Bangkok (ANTARA News) - Thailand akan mengatakan kepada Dewan Keamanan Perserikatan Bangsa Bangsa (DK PBB) bahwa pihaknya dia tidak memerlukan mediasi pihak luar untuk memecahkan konflik perbatasan dengan Kamboja, kata PM Abhisit Vejjajiva Minggu.

Dia mengatakan, Thailand yakin bahwa konflik itu bisa menjadi kasus utama di pertemuan tertutup DK PBB di New York, pada Senin, untuk menunjukkan bahwa Phnom Penh memicu terjadinya kebuntuan atas sengketa wilayah yang telah menyebabkan delapan orang tewas itu.

"Kami yakin kami dapat menjelaskan bahwa (klaim Kamboja) adalah salah," katanya dalam pidato televisi mingguan."Kamboja menyerukan (intervensi oleh) negara ketiga, PBB dan pasukan penjaga perdamaian sedangkanThailand akan mengimbau untuk kembali ke pembicaraan bilateral di garis perbatasan," katanya.

Thailand akan menyajikan bukti, termasuk gambar dan laporan media untuk mendukung kasus itu, dan menunjukkan bahwa Kamboja menggunakan sebuah kuil kuno yang disengketakan itu sebagai pangkalan militer, katanya menambahkan.

Menteri Luar Negeri Thailand, Kasit Piromya, akan menghadiri sidang Dewan Keamanan pada Senin, bersama dengan timpalannya dari Kamboja Hor Namhong.

Thailand dan Kamboja telah saling menyalahkan atas terjadinya bentrokan di sekitar kuil kuno Preah Vihear, yang memicu pertempuran empat hari sebelumnya, pada bulan ini.

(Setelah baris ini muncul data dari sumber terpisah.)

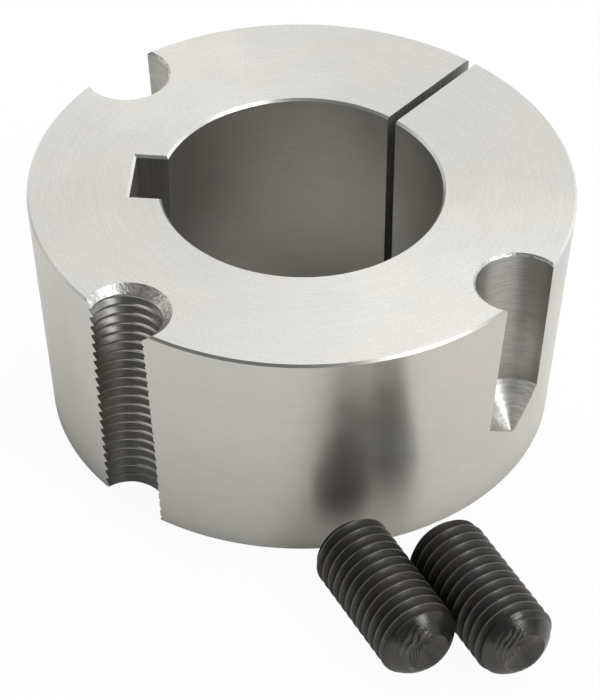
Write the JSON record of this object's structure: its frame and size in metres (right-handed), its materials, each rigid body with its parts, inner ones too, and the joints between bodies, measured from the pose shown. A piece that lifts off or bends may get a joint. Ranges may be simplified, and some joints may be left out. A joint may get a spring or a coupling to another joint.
{
  "type": "tapered split shaft bushing",
  "caption": "Tapered split bushing with a keyed bore, a slit and half holes for its screws, to clamp a hub to a shaft, with its socket set screws lying beside it.",
  "frame": {"origin": "bore axis, in the plane of the small end's face, which stands on the floor", "axes": "+Z along the bore axis from the small end to the large end, -X towards the keyway"},
  "size_m": [0.1078, 0.1397, 0.0508],
  "materials": {
    "turned_steel": "satin, turned and ground",
    "blackened_steel": "black oxide"
  },
  "bodies": {
    "root": {"bushing": "turned_steel", "set_screw_left": "blackened_steel", "set_screw_right": "blackened_steel"}
  },
  "joints": []
}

Perdana Menteri Kamboja Hun Sen meminta pertemuan mendesak Dewan Keamanan dan menyerukan badan penyangga PBB itu untuk diletakkan pada tempatnya.

Thailand telah berulang kali mengatakan sengketa tersebut harus diselesaikan antara kedua negara, namun Phnom Penh berpendapat lain.

Sebelumnya, Thailand juga menolak usulan kunjungan badan Perserikatan Bangsa-Bangsa urusan Kebudayaan (UNESCO) untuk memeriksa kuil kuno di pusat perbatasan tempat terjadinya baku tembak dengan Kamboja, kata pejabat pemerintah, Kamis.

"Karena situasi saat ini di perbatasan, kami yakin bahwa misi UNESCO bukanlah tindakan yang tepat dan dapat memperumit masalah," kata juru bicara kementerian luar negeri Thailand Thani Thongphakdi.

"Namun bila UNESCO ingin untuk mengunjungi kuil, mereka harus mendapatkan persetujuan dari Thailand karena misi tersebut akan masuk lewat daerah yang berada di bawah kedaulatan kami," katanya kepada AFP.

Kuil Preah Vihear yang dibangun pada abad ke-11 sebagai penghormatan untuk dewa umat Hindu, Siwa, menjadi sumber perselisihan antara Thailand dan Kamboja sejak kuil itu mendapat status Warisan Dunia pada Juli 2008.

Pengadilan Dunia pada 1962 mengatur bahwa bangunan tinggi tersebut diberikan kepada Kamboja namun kedua negara mengklaim kepemilikan daerah di sekitarnya seluas 4,6 kilometer persegi.

Kamboja pada Minggu mengatkan bahwa satu bagian dari Preah Vihear telah runtuh karena tembakan peluru Thailand.

Fotografer AFP yang mengunjungi tempat tersebut pada hari keempat setelah baku tembak di kawasan perbatasan tersebut mengatakan bahwa pecahan tembakan meriam dan artileri tampak menggores kuil itu namun tidak ada kerusakan bangunan yang berarti.

UNESCO pada Selasa mengatakan pihaknya merencanakan suatu misi ke kawasan itu "secepat mungkin" untuk memberikan menilai keadaan candi yang paling dipuja sebagai contoh arsitektur kuno Khmer selain candi Kamboja Angkor Wat.